If Ghanaman, after several attempts, manages to get the visa and lands in the whiteman’s land, he is seen as another monkey uptown, a new arrival of a degenerate ape coming to invade civilized society. He is sneered at, mocked at and avoided like a plague. Some landlords abroad will not hire their rooms to blacks because they feel their presence in itself is bad business.
When a Sikaman publisher landed overseas and was riding in a public bus, an urchin who had the impudence and notoriety of a dead cockroach told his colleagues he was sure the black man had a tail which he was hiding in his pair of trousers. He didn’t end there. He said he was in fact going to pull out the tail for everyone to see.
True to his word he went and put his hand into the backside of the bewildered publisher, intent on grabbing his imaginary tail and pulling it out. It took a lot of patience on the part of the publisher to avert murder. He practically pinned the white miscreant on the floor by the neck and only let go when others intervene. Next time too…

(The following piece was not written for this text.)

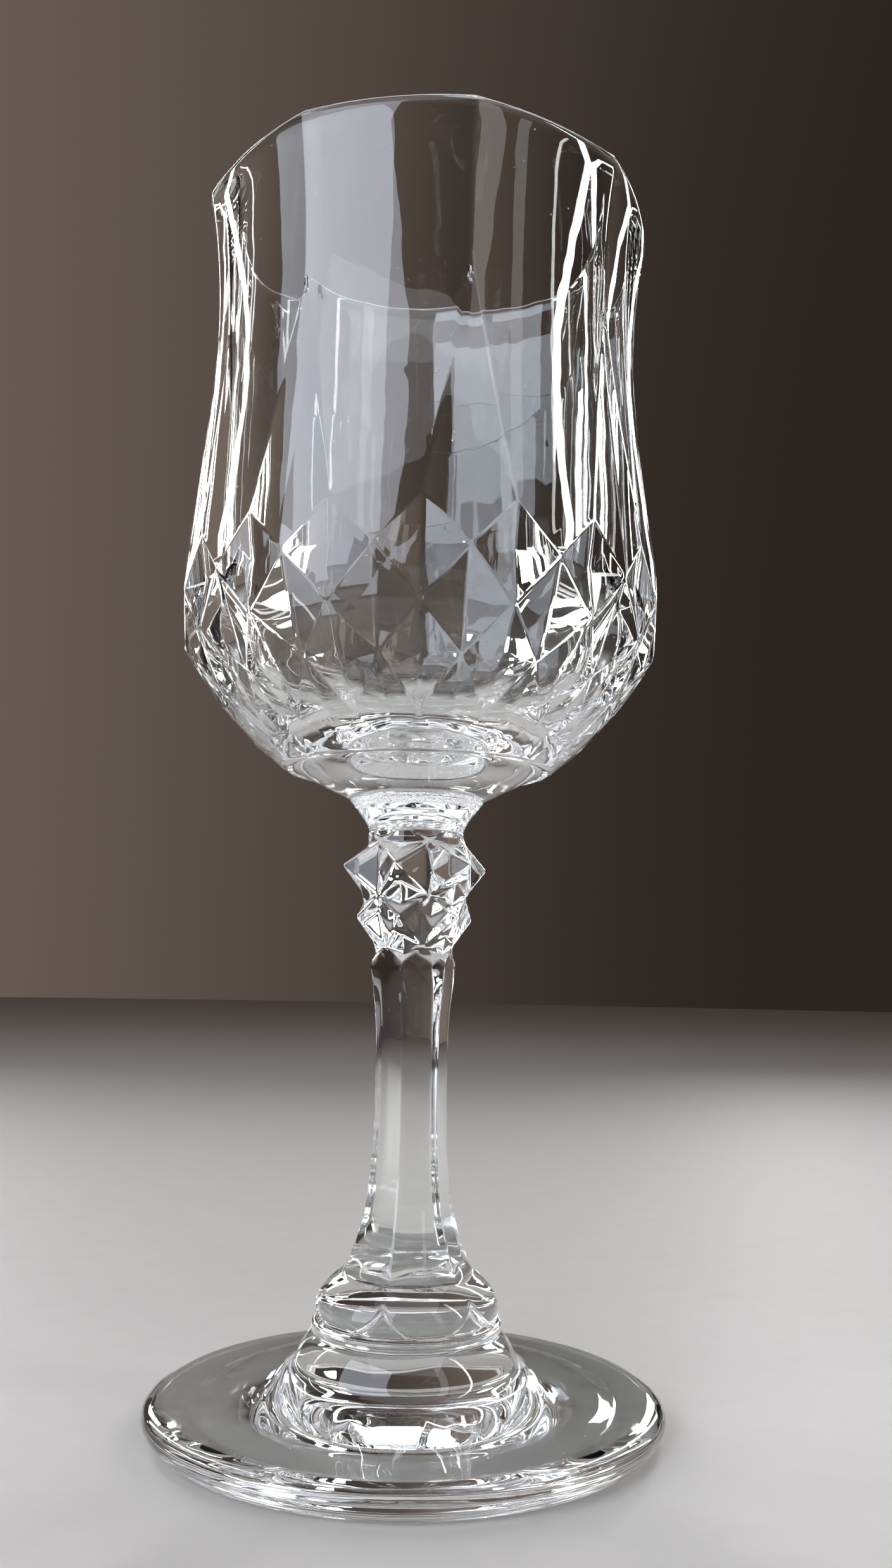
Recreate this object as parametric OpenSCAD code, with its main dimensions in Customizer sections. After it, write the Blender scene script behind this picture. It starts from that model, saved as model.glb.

The way we treat our foreign guests in comparison with the way they treat us is polar contrasting-two disparate extremes, one totally incomparable to the other. They hound us for immigration papers, deport us for overstaying and skinheads either target homes to perpetrate mayhem or attack black immigrants to gratify their racial madness
When these same people come here we accept them even more hospitably than our own kin. They enter without visas, overstay, impregnate our women and run away.
About half of foreigners in this country do not have valid resident permits and was not a bother until recently when fire was put under the buttocks of the Immigration Service
In fact, until recently I never knew Sikaman had an Immigration Service. The problem is that although their staff look resplendent in their green outfit, you never really see them anywhere. You’d think they are hidden from the public eye.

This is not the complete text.